Fixed upgrading to HTTP/2 with a request body.
Start work on CLI interface. Nothing to announce for the moment, but what I’m aiming for is a command line tool that can be used to serve static files in any directory, serve a rack app, or a custom app using Tipi’s API, with automatic certificates.

What’s next for the Polyphony ecosystem?

In the last few years I’ve been creating a set of Ruby gems that I call Digital Fabric, with the moto: “Software for a better world.” I believe in empowering small developers to build lightweight, autonomous digital systems to solve specific needs.

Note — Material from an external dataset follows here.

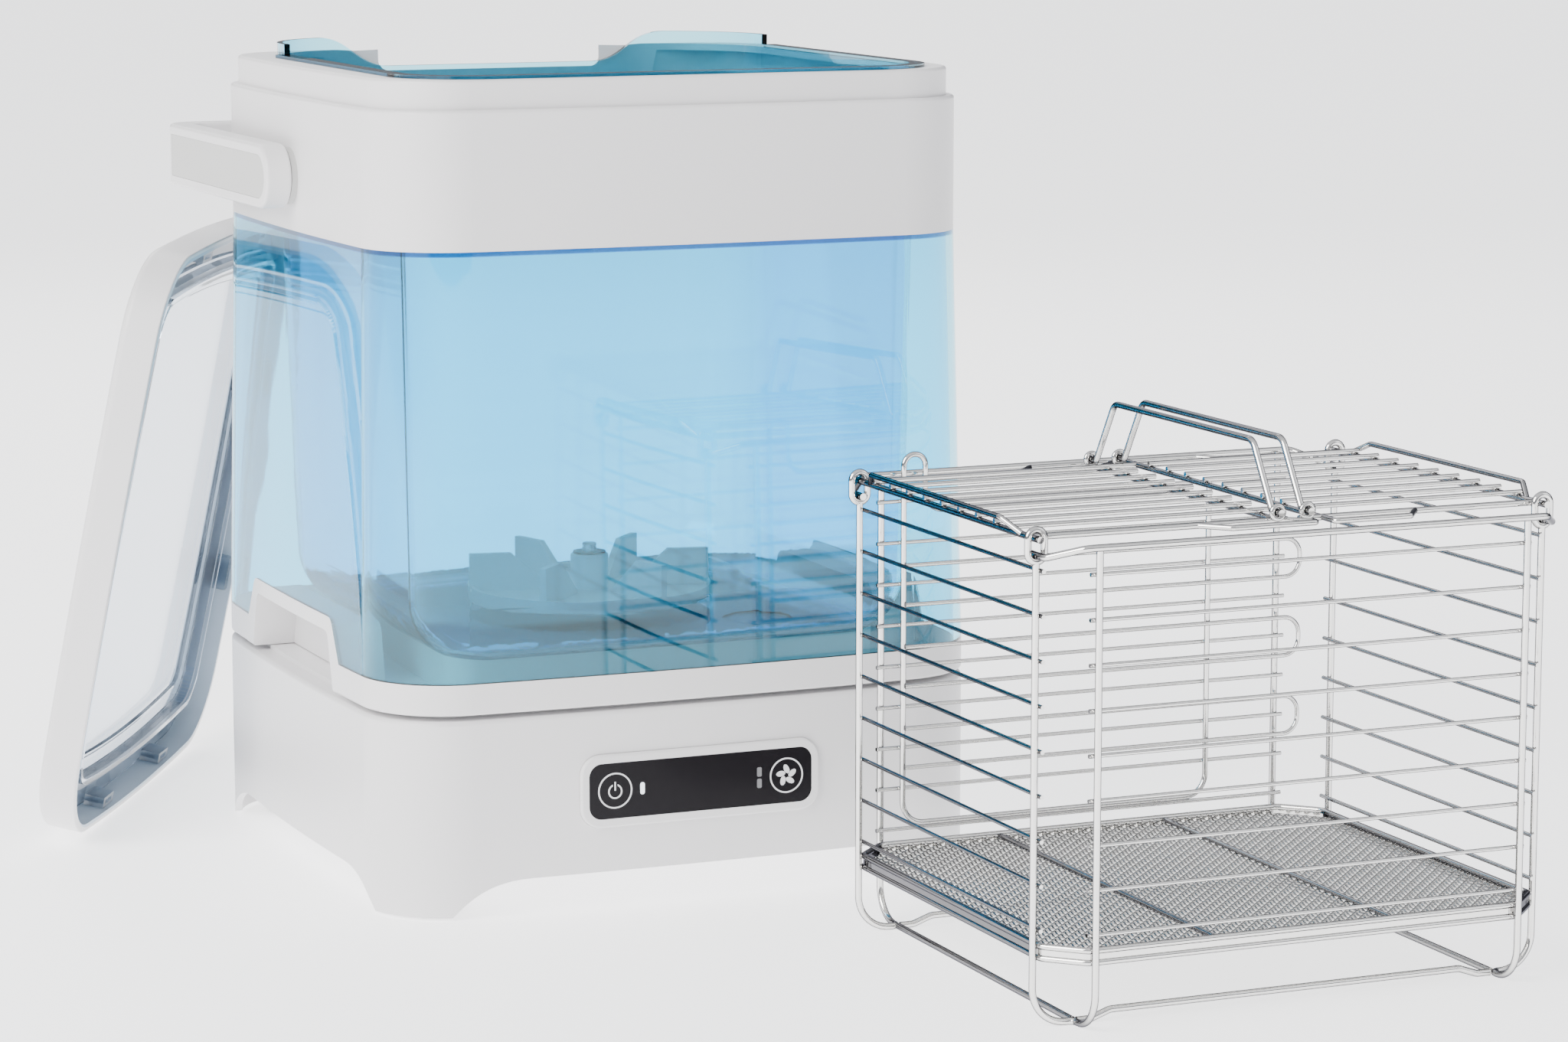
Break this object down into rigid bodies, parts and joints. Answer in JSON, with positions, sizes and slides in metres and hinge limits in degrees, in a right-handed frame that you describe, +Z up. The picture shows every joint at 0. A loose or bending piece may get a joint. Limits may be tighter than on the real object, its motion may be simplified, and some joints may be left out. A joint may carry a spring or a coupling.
{
  "type": "resin wash station",
  "caption": "Resin wash station: base with magnetic stirrer and touch panel, lift-off clear bucket with tub and carry handle, separate lid, and wire basket with two hinged top doors.",
  "frame": {"origin": "centre of the base unit's footprint on the surface it stands on", "axes": "+X to the right along the control panel face, +Y to the rear where the power inlet is, +Z up"},
  "size_m": [0.4242, 0.5714, 0.3005],
  "materials": {
    "white_plastic": "satin white",
    "blue_clear": "clear blue acrylic",
    "window_clear": "clear acrylic",
    "soft_seal": "matte silicone",
    "rubber": "matte",
    "panel_black": "gloss black",
    "panel_glass": "smoked gloss",
    "legend_grey": "printed",
    "lit_white": "lit bar",
    "board_green": "circuit board",
    "motor_steel": "plated",
    "screw_steel": "stainless",
    "magnet": "nickel plated",
    "jack_black": "matte",
    "washer_dark": "low-friction plastic",
    "inlay_grey": "matte grey",
    "basket_wire": "polished stainless wire",
    "basket_mesh": "woven stainless mesh"
  },
  "bodies": {
    "base": {"base_housing": "white_plastic", "bottom_tray": "white_plastic", "rubber_feet": "rubber", "base_screws": "screw_steel", "control_bezel": "panel_black", "control_glass": "panel_glass", "control_board": "board_green", "panel_legends": "legend_grey", "status_led": "lit_white", "speed_leds": "legend_grey", "drive_motor": "motor_steel", "motor_bracket": "motor_steel", "motor_screws": "screw_steel", "power_board": "board_green", "dc_jack": "jack_black"},
    "drive_rotor": {"motor_shaft": "screw_steel", "magnet_rotor": "motor_steel", "rotor_magnets": "magnet"},
    "bucket": {"bucket_skirt": "white_plastic", "outer_shell": "blue_clear", "tub_cradle": "white_plastic", "top_band": "white_plastic", "inner_tub": "blue_clear", "impeller_spindle": "screw_steel", "spindle_washer": "washer_dark", "spindle_nut": "screw_steel", "handle_pins": "white_plastic"},
    "stirrer": {"impeller": "white_plastic", "impeller_magnets": "magnet", "impeller_bush": "washer_dark"},
    "bail": {"carry_handle": "white_plastic", "handle_inlays": "inlay_grey"},
    "lid": {"lid_frame": "white_plastic", "lid_window": "window_clear", "lid_seal": "soft_seal", "lid_catches": "white_plastic"},
    "basket": {"corner_legs": "basket_wire", "top_rails": "basket_wire", "left_wires": "basket_wire", "right_wires": "basket_wire", "front_wires": "basket_wire", "rear_wires": "basket_wire", "foot_rails": "basket_wire", "floor_rim": "basket_wire", "rim_strip": "basket_wire", "floor_mesh": "basket_mesh", "floor_bars": "basket_wire", "hanging_frame": "basket_wire", "hanging_rungs": "basket_wire"},
    "left_door": {"left_door_frame": "basket_wire", "left_door_rods": "basket_wire"},
    "right_door": {"right_door_frame": "basket_wire", "right_door_rods": "basket_wire"},
    "left_grip": {"left_door_handle": "basket_wire"},
    "right_grip": {"right_door_handle": "basket_wire"}
  },
  "joints": [
    {"name": "bucket_lift", "type": "slide", "parent": "base", "child": "bucket", "axis": [0, 0, 1], "range_m": [0, 0.3]},
    {"name": "rotor_spin", "type": "hinge", "parent": "base", "child": "drive_rotor", "pos_m": [0, 0, 0.065], "axis": [0, 0, 1], "continuous": true},
    {"name": "impeller_spin", "type": "hinge", "parent": "bucket", "child": "stirrer", "pos_m": [0, 0, 0.095], "axis": [0, 0, 1], "continuous": true},
    {"name": "bail_hinge", "type": "hinge", "parent": "bucket", "child": "bail", "pos_m": [0, 0, 0.256], "axis": [1, 0, 0], "range_deg": [0, 180]},
    {"name": "lid_slide", "type": "slide", "parent": "base", "child": "lid", "axis": [-0.8669, 0.4985, 0], "range_m": [0, 0.25]},
    {"name": "basket_lift", "type": "slide", "parent": "base", "child": "basket", "axis": [0, 0, 1], "range_m": [0, 0.3]},
    {"name": "left_door_hinge", "type": "hinge", "parent": "basket", "child": "left_door", "pos_m": [0.032, -0.2485, 0.1596], "axis": [0, -1, 0], "range_deg": [0, 180]},
    {"name": "right_door_hinge", "type": "hinge", "parent": "basket", "child": "right_door", "pos_m": [0.2194, -0.2485, 0.1596], "axis": [0, 1, 0], "range_deg": [0, 180]},
    {"name": "left_grip_hinge", "type": "hinge", "parent": "left_door", "child": "left_grip", "pos_m": [0.1202, -0.2485, 0.1624], "axis": [0, -1, 0], "range_deg": [-8, 80]},
    {"name": "right_grip_hinge", "type": "hinge", "parent": "right_door", "child": "right_grip", "pos_m": [0.1312, -0.2485, 0.1624], "axis": [0, 1, 0], "range_deg": [-8, 80]}
  ],
  "couplings": [
    {"joint": "impeller_spin", "follows": "rotor_spin", "ratio": 1}
  ]
}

The Digital Fabric suite already includes tools for working with SQLite databases, creating HTML templates, and managing dependencies, in addition to Polyphony and Tipi.

I’m a long-time Ruby programmer, and to date my most substantial contribution to the Ruby community is Sequel, of which I’m the original author. The same spirit that guided me in creating Sequel is the one that’s currently guiding me in working on the Digital Fabric suite of tools: create simple and powerfull APIs that make developers happy and that feel like natural extensions of the Ruby programming language. I believe Polyphony and Tipi have the potential to unleash a new wave of creativity in the Ruby community!

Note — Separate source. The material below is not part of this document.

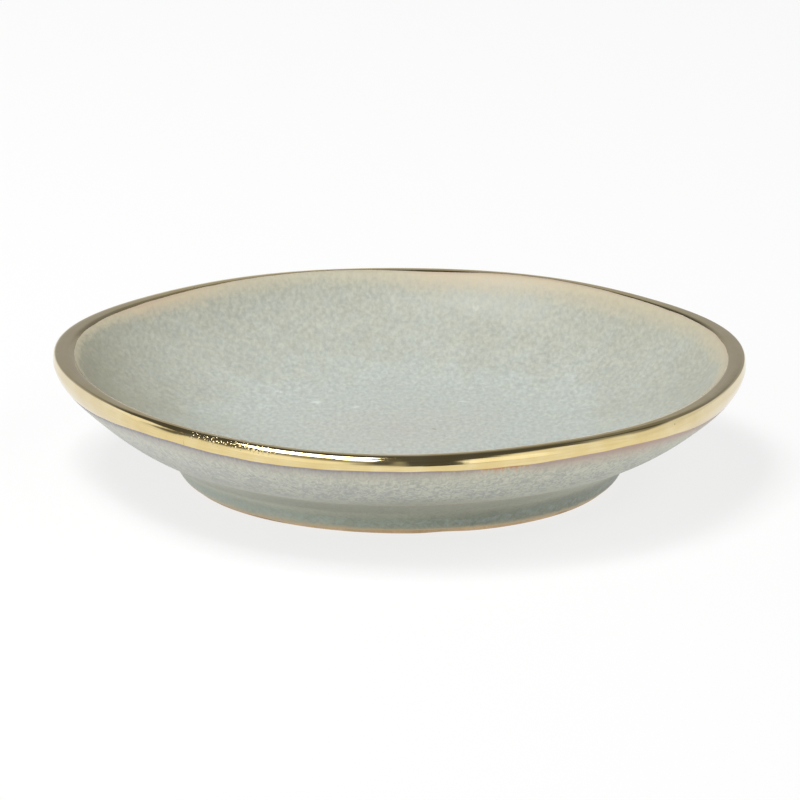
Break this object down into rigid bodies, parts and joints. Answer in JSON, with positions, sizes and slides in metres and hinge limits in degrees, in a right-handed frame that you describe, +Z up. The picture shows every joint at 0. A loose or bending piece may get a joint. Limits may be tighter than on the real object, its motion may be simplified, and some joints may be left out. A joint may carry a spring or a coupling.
{
  "type": "ring dish",
  "caption": "Shallow round glazed stoneware dish with a gold lip and a turned foot, for holding rings and small jewellery.",
  "frame": {"origin": "on the table, in the middle of the round foot, under the middle of the dish", "axes": "+Z up out of the well, -Y the side that faces the viewer in the picture, +X the viewer's right"},
  "size_m": [0.1228, 0.1201, 0.0218],
  "materials": {
    "bare_stoneware": "matt, unglazed fired clay",
    "outer_glaze": "glossy reactive glaze, grey sage with lavender mottling",
    "inner_glaze": "satin-gloss reactive glaze, pale sage, creamy near the lip",
    "recess_glaze": "glossy glaze, grey sage",
    "gold_lustre": "polished fired gold lustre"
  },
  "bodies": {
    "root": {"stoneware_body": "bare_stoneware", "outer_glaze": "outer_glaze", "inner_glaze": "inner_glaze", "foot_recess_glaze": "recess_glaze", "gold_rim_band": "gold_lustre"}
  },
  "joints": []
}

Here’s some of the things I intend to work on in the near future:

Further work on the H1P parser, as discussed above.
Start work on H2P - a library for dealing with HTTP/2 connections.
Continue work on automatic certificates in Tipi.
Prepare Polyphony for a 1.0 release.
Setup a websites for both Polyphony and Tipi.
Continue work on Impression, a new experimental web framework, which incidentially I’m using for this site. It’s just a sketch for the moment, but I have a bunch of ideas that that I’d like to test, but it’s still too early to tell if it will turn into a real project.
And finally, prepare Tipi for a first public release once the CLI tool is good enough.